Why did Griffis/Blessing and Nor’wood decide to build two similarly sized complexes in rapid succession?

Principals and senior managers of both companies did their homework, visiting comparable cities with burgeoning downtowns, hoping to learn from their experience. They also drew from Griffis/Blessing’s experience in managing an apartment portfolio of more than 9,000 units in both urban and suburban settings.

First, they had to determine whether there would be a market for 350 new units, apartments specifically designed for urban living. For example, the “urban one bedroom, one bath” units are actually studios. There are no three-bedroom units and no free flat parking — each complex has underground parking. Compared to the partners’ Mesa Ridge suburban complex which includes a clubhouse and a resort-style pool, residents will have less space, pay more per square foot and have fewer on-site amenities, but they’ll be steps away from downtown’s many attractions.

“Griffis/Blessing has worked with Nor’wood for several years studying the urban housing market in downtown Colorado Springs and designing urban rental housing to address the recent popularity of downtown living,” according to the investor memo. “In its recent ‘Market Study and Recommendations on the Colorado Springs Downtown Apartment Market,’ Apartment Appraisers and Consultants [a Denver firm] projects demand for downtown apartments of 200-300 units per year with rental rates averaging nearly $1,600 per month.”

Currently, available rentals in central Colorado Springs, as estimated by rentjungle.com, average $975 for a one-bedroom unit. The Downtown Colorado Springs Market Assessment, prepared two years ago by Progressive Urban Management Associates [another Denver firm] for the Downtown Partnership, forecast a growing downtown market.

“New apartments being built in downtown Colorado Springs are planned to be mid-tier and luxury apartments, with starting rents expected between $1,100 and $1,300,” according to the PUMA report. “This will address a critically underserved niche within downtown, where mid-tier units are extremely limited. Housing in downtown is at a pivotal point. New housing product will shed light over the next few years on what types of product and price points the market will support in the downtown core.”

Griffis/Blessing President and COO B.J. Hybl said interest in the Wahsatch project has been good.

“We won’t have product available for another few months, so we haven’t begun lease up, but we do have a waiting list,” he said.

 Financing the deal

As Griffis/Blessing’s investment memo notes, this deal is riskier than the company’s typical “fix and flip” apartment acquisitions.

“These risks include construction cost control, interest-rate fluctuations during construction and prior to placement of permanent debt, market acceptance and absorption of a new product type, the lack of control in a joint venture, and the possibility of limited additional capital contributions,” the memorandum said.

To mitigate the risks, Griffis/Blessing sweetened the pot for its investors, offering 16-18 percent projected annual average returns.

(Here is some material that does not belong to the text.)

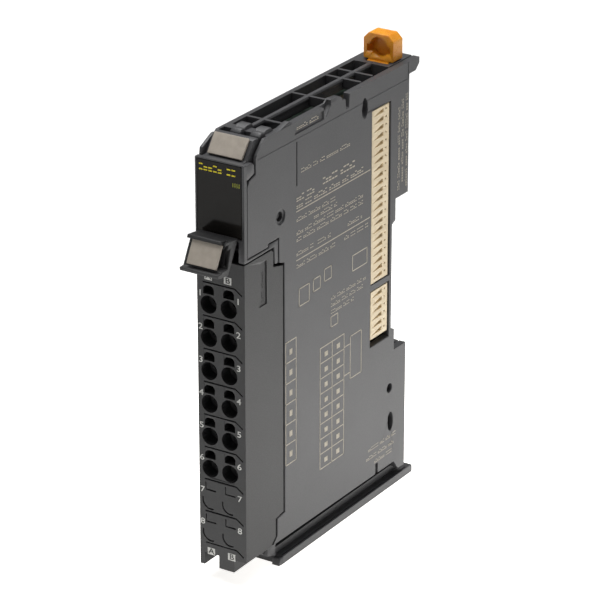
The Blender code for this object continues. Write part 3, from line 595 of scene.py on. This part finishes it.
def make_tray():
    """Left-hand tray: catches for the module before it, a rib on top, a grooved guide below."""
    catches = []
    for y, z in CATCH_MIDDLES:
        outline = [(y - 0.6, z), (y, z + 1.8), (y + 0.6, z), (y, z - 1.8)]
        catches.append((outline, LEFT_FACE - 0.9, LEFT_FACE + 0.5))
    panel = boxes([((LEFT_FACE - 1, 20.0, 30.0), (LEFT_FACE + 0.2, 46.0, 76.0))])
    rib = rods([((-0.8, 12.9, 99.5), (-0.8, 60.6, 99.5), 0.66)], 24)
    nose = prisms([([(12.7, 0.1), (14.6, 0.1), (14.6, 1.7), (13.1, 1.7)], 4.05, HALF - 0.02)])
    groove = boxes([((5.3, 14.6, 1.35), (HALF - 0.4, 66.5, 2.6))])
    mesh = worked(cad_shape("case_left"), adds=[prisms(catches), rib, nose], cuts=[panel, groove])
    piece("tray_shell", mesh, CASE, "case", ["case_left"], edge=CASE_EDGE)


def make_bezel():
    """Front frame with two snap lugs behind the marker and a cheek on its left."""
    lug = [(7.9, 97.4), (7.9, 100.0), (8.7, 100.7), (9.7, 100.5), (10.4, 100.9), (12.2, 100.9), (13.1, 100.0),
           (13.1, 98.4)]
    lugs = prisms([(lug, -2.7, -0.1), (lug, 2.1, 4.7)])
    cheek = [(1.2, 96.0), (1.5, 97.9), (5.6, 99.8), (6.5, 99.8), (6.5, 96.0)]
    mesh = worked(cad_shape("front_bezel"), adds=[lugs, prisms([(cheek, LEFT_FACE + 0.1, -5.1)])])
    piece("bezel_frame", mesh, CASE, "case", ["front_bezel"], edge=0.24)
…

Other facts gleaned from the report:

• Capitalized cost contingency to provide for possible cost overruns: 7 percent

• Preferred return: 10 percent

• Construction, lease up and stabilization: three years

• Operations and sale: 10 years

• Total holding period: 13 years (or less, depending on the market)

• Projected average annual return to investors: 16-18 percent

• Projected multiple: 2.3-2.5 times equity invested

• Total capital raised: $5.5 million

• Total already invested by partners: $11.3 million

So what can go wrong?

“It’s amazing to me the interest that investors have in apartments, with cap rates so low. Is this sustainable?” said Andy Oyler at Quantum Commercial Group. “I’m also amazed by the low vacancy rates and high rental rates, but I think Colorado Springs is becoming cooler and more appealing to Millennials. There’s just an enormous demand for downtown housing and not much supply.”